For me, that is the real test. A tyre is good value when it solves the problem you actually have, not the one the spec sheet imagines. If your rear tyre needs to roll fast, corner predictably and survive rough use, this one earns its place.
The build I would run on a real trail bike
If I were setting up a modern trail bike for UK riding, I would start with a Force AM2 on the rear in 29 x 2.4 for a balanced feel, or 29 x 2.6 if the frame has room and I wanted extra support. Up front, I would pair it with a Wild AM2 whenever the trails get more variable, because steering grip matters more than rear speed when the ground turns awkward.
- Run it tubeless with fresh sealant.
- Give it about 50 km before judging grip and cornering.
- Start around 21 to 24 psi front and 24 to 28 psi rear for a mid-weight rider, then adjust.
- Choose the 2.6 if you want more support or ride an e-MTB.
- Skip it if your riding is dominated by wet mud and soft winter trails.

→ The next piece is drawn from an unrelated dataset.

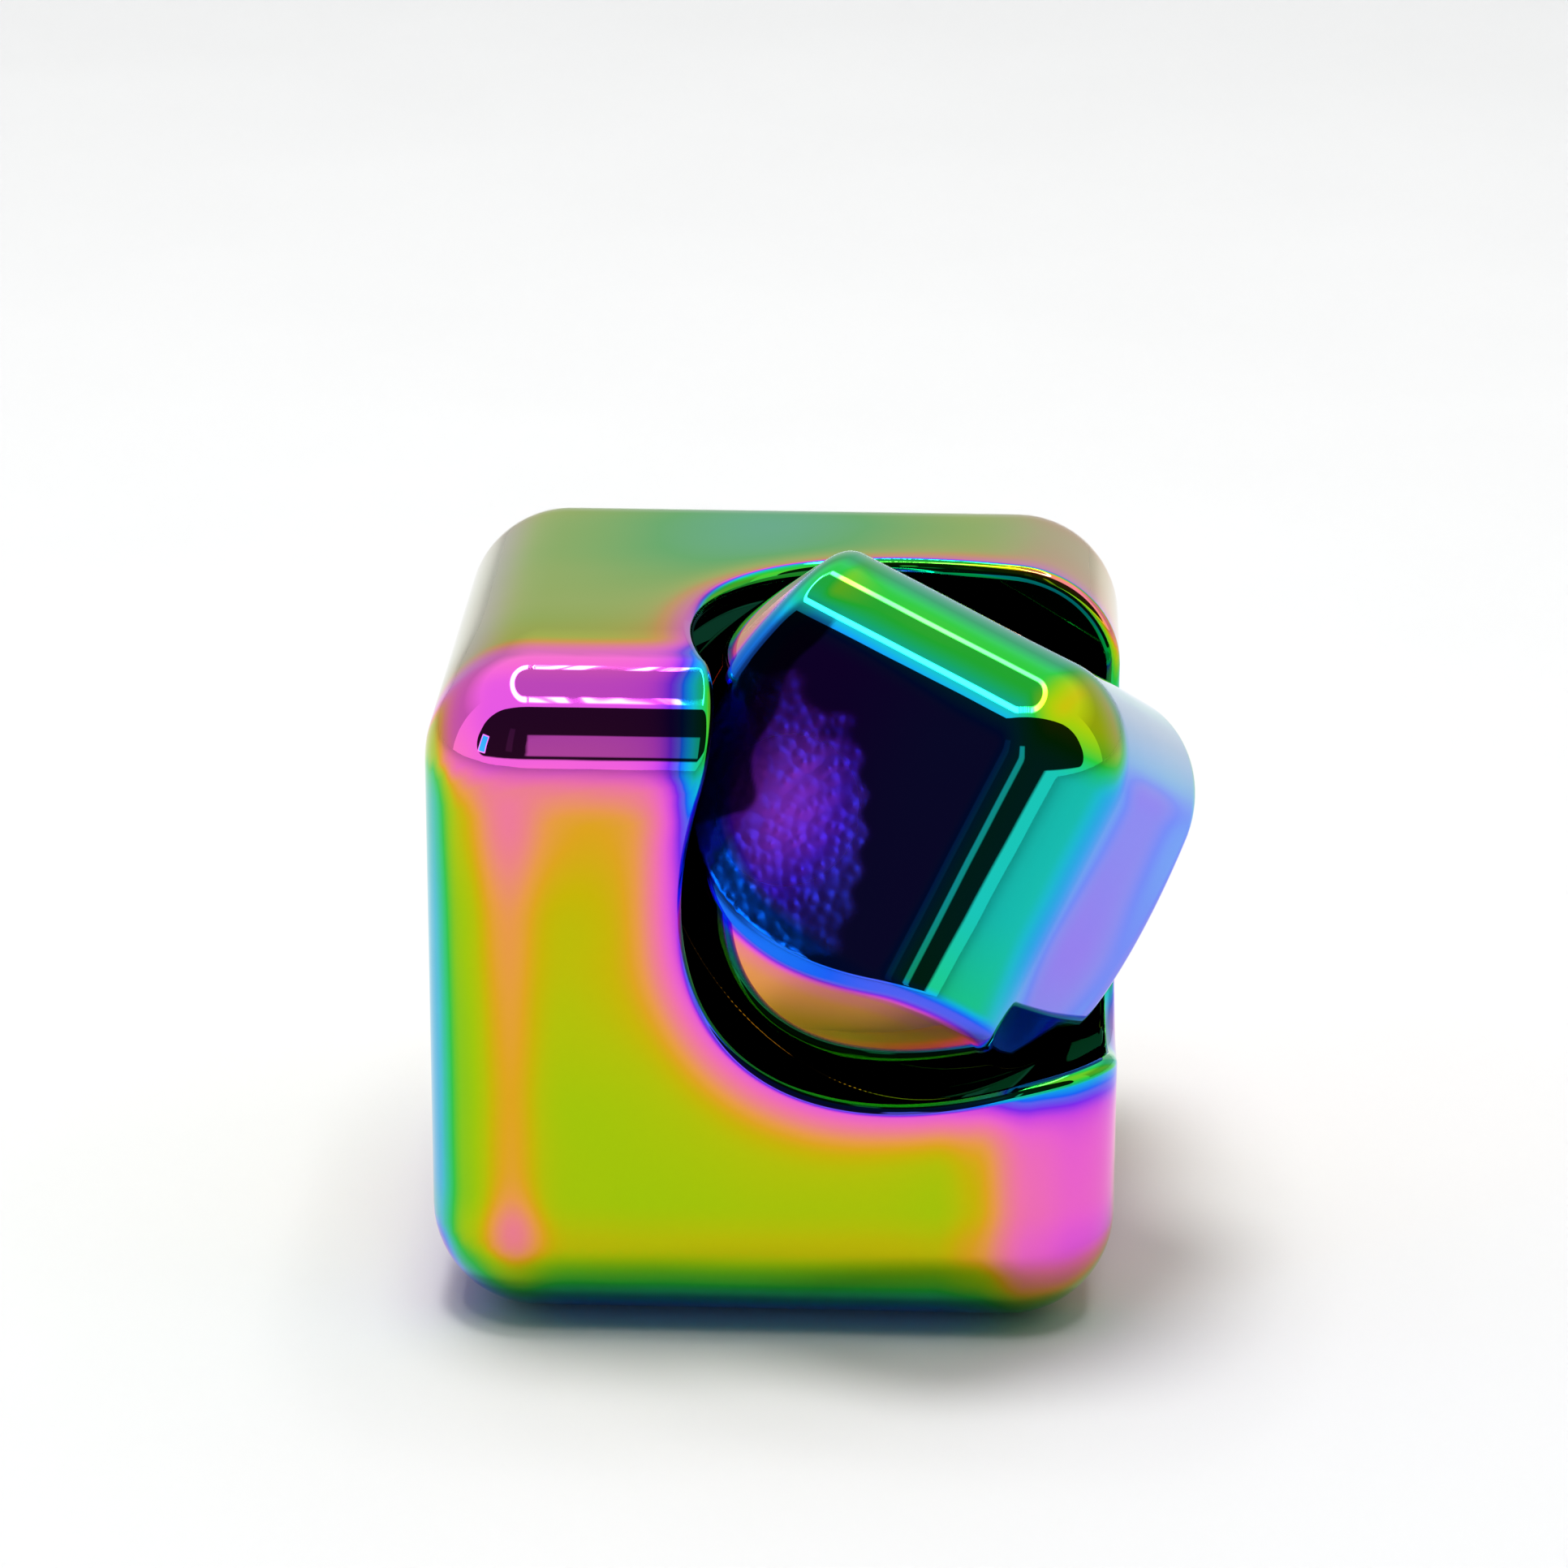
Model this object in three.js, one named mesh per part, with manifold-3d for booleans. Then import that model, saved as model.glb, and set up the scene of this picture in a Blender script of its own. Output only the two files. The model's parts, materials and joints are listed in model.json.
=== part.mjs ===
// Fidget cube: a rounded die-cast metal cube whose top front right corner is a separate casting that spins about
// the cube's body diagonal, on a small deep-groove ball bearing hidden under it.
//
// Millimetres, +Z up. The cube stands on z = 0 and is centred on the Z axis; the spinning corner is at +X, -Y, +Z.
// Every turned piece is described by a profile of (radius, depth) points round the spin axis. Depth runs along that
// axis from the cube's sharp corner, the point where its three faces would meet without their rounding, into the cube.

import * as THREE from "three";
import { RoundedBoxGeometry } from "three/addons/geometries/RoundedBoxGeometry.js";
import { mergeVertices } from "three/addons/utils/BufferGeometryUtils.js";
import Module from "manifold-3d";

// ---- Driving dimensions ----

// Cube
const cubeSide = 27;
const edgeRadius = 4.2;

// Spinning corner
const spinnerRadius = 10.6;
const spinnerSkirt = 3; // round wall left below the lowest point of the corner's faces
const spinnerStandOff = 0.6; // how far its faces stand proud of the cube's along the axis
const spinnerRestTurn = 40; // degrees from flush, clockwise looking at the corner
const spinnerBreak = 0.6; // chamfer where its round wall meets its underside

// Socket in the cube
const socketGap = 0.9; // radial, round the spinning corner
const bearingRecess = 0.1; // how far the bearing's face lies below the socket's floor
const reliefDepth = 3.4; // room behind the bearing for the screw head
const reliefShoulder = 1.35; // width of the step that the bearing's outer race sits on

// Ball bearing, 1/4 x 1/2 x 3/16 inch
const bearingBore = 6.35;
const bearingOuterDiameter = 12.7;
const bearingWidth = 4.762;
const ballDiameter = 1.5875;
const ballCount = 10;
const ballClearance = 0.06; // between a ball and each raceway
const racewayShoulder = 0.28; // how far each race's shoulder stands above the bottom of its raceway
const raceChamfer = 0.3;
const raceRimWall = 0.6; // outer race's wall where the shield and its snap ring sit
const cageGap = 0.1; // radial, cage to each race's shoulder
const cagePocketGap = 0.08;
const cageBackThickness = 0.5; // solid band behind the ball pockets
const cageMouthOffset = 0.6; // distance from the balls' centres to the cage's open side
const shieldThickness = 0.2;
const shieldInnerGap = 0.08;
const snapRingThickness = 0.24;
const snapRingWidth = 0.4;
const snapRingOpening = 50; // degrees
const snapGrooveDepth = 0.2;

// Axle pin, washer and screw
const shankDiameter = 4.8;
const shankLength = 7;
const shankWallAbove = 0.4; // clear room over the shank in the corner's blind hole
const landSetback = 0.19; // the flange and the washer stop this far inside the inner race's shoulder
const flangeThickness = 0.9;
const pinEndSetback = 0.25; // the pin ends short of the race, so that the screw clamps the race
const washerThickness = 0.5;
const screwDiameter = 2.9;
const screwLength = 6;
const screwHeadDiameter = 5.5;
const screwHeadHeight = 1.8;
const screwSocketWidth = 2.2; // across corners
const screwSocketDepth = 1;
const screwHoleGap = 0.12; // radial, round the screw in the pin and the washer

// Clearances between pieces that sit in or on each other
const seatGap = 0.06; // between two faces that seat on each other
const fitGap = 0.06; // radial, between a pressed pin or race and its bore

// Facets round a turned piece
const wallFacets = 72;
const ringFacets = 40;
const pinFacets = 30;
const edgeFacets = 5; // per half of a rounded edge

// ---- Sizes that follow ----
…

That is the short version: the Force AM2 makes sense when you want a fast, durable trail tyre that does not feel nervous under load. If your rides are mostly dry, hard and moderately rough, it is one of Michelin’s more convincing all-mountain choices; if your local trails stay soft and wet for months, I would spend the money on more grip instead. That is the cleanest way to avoid buying a tyre that looks versatile on paper but is wrong for the ground you actually ride.